Why does the barcode look badly? There can be several reasons for this. If the barcode looks fuzzy on screen, please remember that most computer screens have a resolution of either 72 or 96 DPI. What matters is how the barcode will print out. DPI is a property of the printer and the printer’s software and not the graphic design program you are using.

Not knowing how to work your graphics application properly is the biggest reason why designers and self-publishers struggle with their barcode files, and frequently have problems with barcodes looking blurry or having lines crossing through them. Unfortunately, there’s not just one reason for this.

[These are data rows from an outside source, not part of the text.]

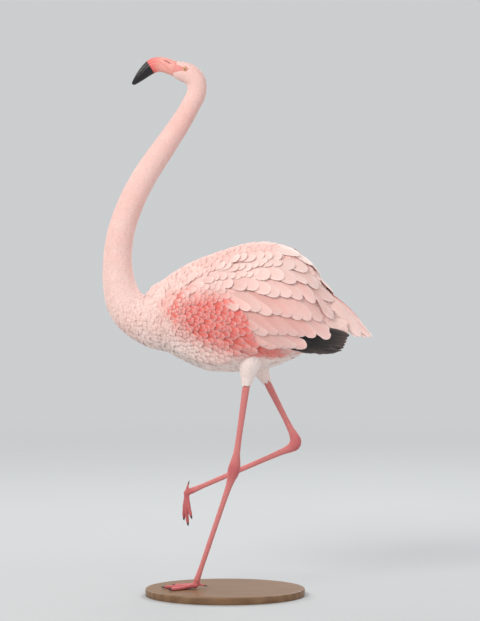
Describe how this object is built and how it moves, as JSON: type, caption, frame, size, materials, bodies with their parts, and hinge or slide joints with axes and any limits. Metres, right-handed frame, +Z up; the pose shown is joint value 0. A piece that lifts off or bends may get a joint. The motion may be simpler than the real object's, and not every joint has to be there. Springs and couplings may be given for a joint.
{
  "type": "greater flamingo",
  "caption": "Life-size still model of a greater flamingo on its left leg, right leg folded, neck in an S and bill forward, on an oval base.",
  "frame": {"origin": "middle of the underside of the oval display base", "axes": "+Z up, the bird looks towards -X, its left side faces -Y"},
  "size_m": [0.7249, 0.3, 1.4448],
  "materials": {
    "display_base": "oiled wood with an eased edge",
    "plumage": "soft pale pink and white feathers",
    "coverts": "coral pink wing coverts",
    "quills": "long pink feathers over black flight feathers",
    "bill": "pink horn with a black tip",
    "eye": "wet pale yellow iris and black pupil",
    "leg_skin": "scaled pink skin",
    "claw": "dull black horn"
  },
  "bodies": {
    "root": {"bill_lower": "bill", "bill_upper": "bill", "claw_left_hind": "claw", "claw_left_inner": "claw", "claw_left_middle": "claw", "claw_left_outer": "claw", "claw_right_hind": "claw", "claw_right_inner": "claw", "claw_right_middle": "claw", "claw_right_outer": "claw", "eye_left": "eye", "eye_right": "eye", "foot_left": "leg_skin", "foot_right": "leg_skin", "head": "plumage", "hind_toe_left": "leg_skin", "hind_toe_right": "leg_skin", "hock_left": "leg_skin", "hock_right": "leg_skin", "neck_lower": "plumage", "neck_middle": "plumage", "neck_upper": "plumage", "shank_left": "leg_skin", "shank_right": "leg_skin", "stand_base": "display_base", "tail": "plumage", "tarsus_left": "leg_skin", "tarsus_right": "leg_skin", "thigh_left": "plumage", "thigh_right": "plumage", "trunk": "plumage", "wing_left_coverts": "coverts", "wing_left_quills": "quills", "wing_right_coverts": "coverts", "wing_right_quills": "quills"}
  },
  "joints": []
}
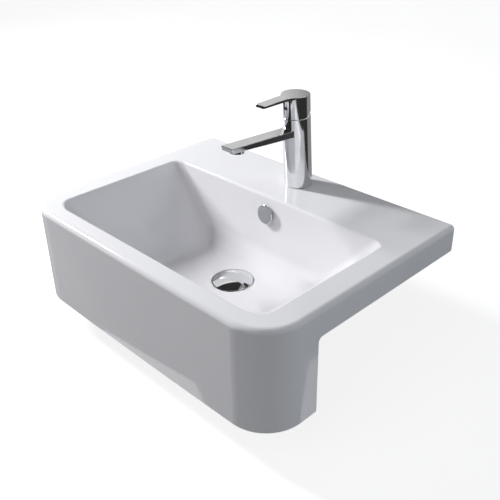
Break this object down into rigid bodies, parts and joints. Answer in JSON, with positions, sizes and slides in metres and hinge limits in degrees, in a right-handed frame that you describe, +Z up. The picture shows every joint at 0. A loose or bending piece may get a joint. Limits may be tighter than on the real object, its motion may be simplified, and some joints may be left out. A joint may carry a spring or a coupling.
{
  "type": "semi recessed basin",
  "caption": "Ceramic basin whose front hangs over a worktop's edge, with a lever mixer tap, a press-to-open waste and an overflow fitting.",
  "frame": {"origin": "middle of the back face, at the height of the worktop that the rear foot stands on", "axes": "+X to the user's right, +Y towards the wall, +Z up"},
  "size_m": [0.56, 0.419, 0.3792],
  "materials": {
    "glazed_ceramic": "white glaze, glossy",
    "chrome": "polished",
    "brass": "turned",
    "steel": "bright",
    "black_rubber": "matt",
    "white_rubber": "matt",
    "ceramic_disc": "lapped",
    "grey_plastic": "moulded",
    "white_plastic": "moulded",
    "dark_plastic": "moulded"
  },
  "bodies": {
    "fixed": {"basin": "glazed_ceramic", "tap_body": "chrome", "spout_arm": "chrome", "cover_dome": "chrome", "aerator_housing": "chrome", "aerator_insert": "grey_plastic", "aerator_seal": "black_rubber", "base_gasket": "black_rubber", "fixing_stud": "brass", "horseshoe_gasket": "black_rubber", "horseshoe_plate": "steel", "fixing_nut": "brass", "cartridge_base": "white_plastic", "cartridge_seals": "black_rubber", "fixed_disc": "ceramic_disc", "cartridge_housing": "grey_plastic", "cartridge_nut": "brass", "overflow_cap": "chrome", "overflow_insert": "grey_plastic", "waste_body": "chrome", "waste_top_seal": "white_rubber", "waste_bottom_seal": "black_rubber", "waste_washer": "white_plastic", "waste_back_nut": "brass", "click_barrel": "white_plastic", "click_spring": "steel"},
    "swivel": {"cartridge_carrier": "white_plastic", "stem_pin": "steel"},
    "lever": {"cartridge_stem": "brass", "lever_handle": "chrome", "grub_screw": "steel", "index_plug": "dark_plastic"},
    "disc": {"moving_disc": "ceramic_disc"},
    "plug": {"plug_cap": "chrome", "plug_seal": "black_rubber", "plunger_rod": "brass"}
  },
  "joints": [
    {"name": "lever_swivel", "type": "hinge", "parent": "fixed", "child": "swivel", "pos_m": [0, -0.05887, 0.15697], "axis": [0, -0.0637, 0.998], "range_deg": [-50, 50]},
    {"name": "lever_lift", "type": "hinge", "parent": "swivel", "child": "lever", "pos_m": [0, -0.05887, 0.15697], "axis": [-1, 0, 0], "range_deg": [0, 25]},
    {"name": "disc_slide", "type": "slide", "parent": "swivel", "child": "disc", "axis": [0, -0.998, -0.0637], "range_m": [0, 0.0045]},
    {"name": "plug_click", "type": "slide", "parent": "fixed", "child": "plug", "axis": [0, 0, 1], "range_m": [0, 0.009], "deforming": ["click_spring"]}
  ],
  "couplings": [
    {"joint": "disc_slide", "follows": "lever_lift", "m_per_rad": 0.01}
  ]
}
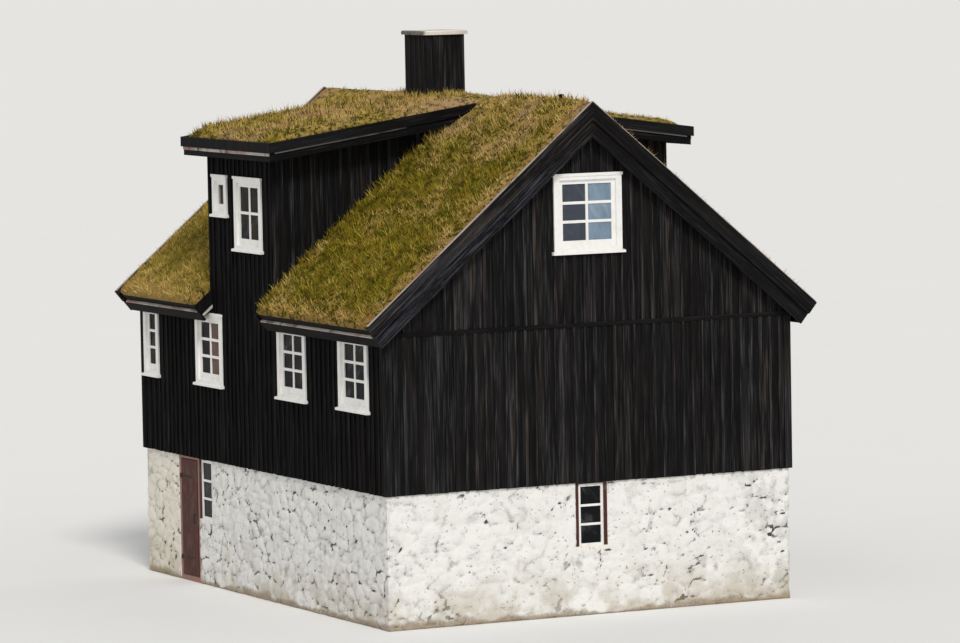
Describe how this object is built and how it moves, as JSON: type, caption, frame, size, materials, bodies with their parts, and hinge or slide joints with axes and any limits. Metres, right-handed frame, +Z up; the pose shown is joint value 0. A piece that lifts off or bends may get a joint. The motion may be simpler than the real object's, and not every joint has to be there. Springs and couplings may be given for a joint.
{
  "type": "turf-roofed timber house",
  "caption": "Turf-roofed black timber house on a whitewashed stone basement, with wide low-pitched dormers, white small-paned windows and a boarded chimney.",
  "frame": {"origin": "bottom centre of the bounding box, on the level of the lowest ground", "axes": "+Z up, Y along the ridge with the pictured gable facing -Y, X across the gables with the door side facing -X"},
  "size_m": [7.1, 8.85, 8.1298],
  "materials": {
    "tarred_boards": "tarred, weathered",
    "whitewashed_rubble": "limewashed stone",
    "turf": "grass and sod",
    "bare_wood": "sawn",
    "white_paint": "painted",
    "red_paint": "worn paint",
    "panes": "clear",
    "paving": "flat stones",
    "chimney_masonry": "mortared stone",
    "cap_slab": "weathered concrete"
  },
  "bodies": {
    "house": {"basement_floor": "paving", "basement_front_wall": "whitewashed_rubble", "basement_back_wall": "whitewashed_rubble", "basement_right_wall": "whitewashed_rubble", "basement_left_wall_near": "whitewashed_rubble", "basement_left_wall_far": "whitewashed_rubble", "basement_door_frame": "red_paint", "basement_window_frames": "red_paint", "basement_window_sashes": "white_paint", "basement_window_glass": "panes", "main_floor": "bare_wood", "loft_floor": "bare_wood", "front_wall": "tarred_boards", "back_wall": "tarred_boards", "left_wall": "tarred_boards", "right_wall": "tarred_boards", "gable_trims": "tarred_boards", "gable_window_frames": "white_paint", "gable_window_glass": "panes", "left_window_frames": "white_paint", "right_window_frames": "white_paint", "side_window_glass": "panes", "dormer_front_left": "tarred_boards", "dormer_front_right": "tarred_boards", "dormer_cheeks_left": "tarred_boards", "dormer_cheeks_right": "tarred_boards", "dormer_window_frames": "white_paint", "dormer_window_glass": "panes", "roof_deck_left": "bare_wood", "roof_deck_right": "bare_wood", "turf_left": "turf", "turf_right": "turf", "dormer_roof_left": "bare_wood", "dormer_roof_right": "bare_wood", "dormer_turf_left": "turf", "dormer_turf_right": "turf", "bargeboards_front": "tarred_boards", "bargeboards_back": "tarred_boards", "dormer_bargeboards_left": "tarred_boards", "dormer_bargeboards_right": "tarred_boards", "eaves_boards_left": "tarred_boards", "eaves_boards_right": "tarred_boards", "chimney_stack": "chimney_masonry", "chimney_boarding": "tarred_boards", "chimney_cap": "cap_slab"},
    "door": {"basement_door": "red_paint"}
  },
  "joints": [
    {"name": "basement_door_hinge", "type": "hinge", "parent": "house", "child": "door", "pos_m": [-3.1933, 2.898, 0.345], "axis": [0, 0, -1], "range_deg": [0, 110]}
  ]
}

In some software applications, when a barcode file is imported, the dpi is automatically changed to the screen dpi (72 dpi) instead of maintaining the original dpi of the file (ex., 300 dpi or higher). You will need to reset the dpi of the barcode file. When you import an eps file into Photoshop, the file is changed, the dpi is lost, the size is lost, and the image opens on a transparent background (you need to place it on a white background), among other problems.

Other potential problems include “anti-aliasing” during the conversion of the encapsulated postscript to an image and the “jpeg” compression that will generally occur in PDF creation. These can damage your barcode and make it scan with errors when printed. Jagged steps on the numbers of the barcode are due to the lack of “anti-aliasing,” a technique for using shades of gray on slants and curves to make the edges seem more smooth to the eye. Do not use grayscale. Import as black and white. Importing as black and white might in fact be better for some applications.

Many applications do not provide an accurate preview of barcode graphics. Instead determine the quality of the image ONLY by the actual printout of your barcode. Never judge your barcode from the onscreen preview.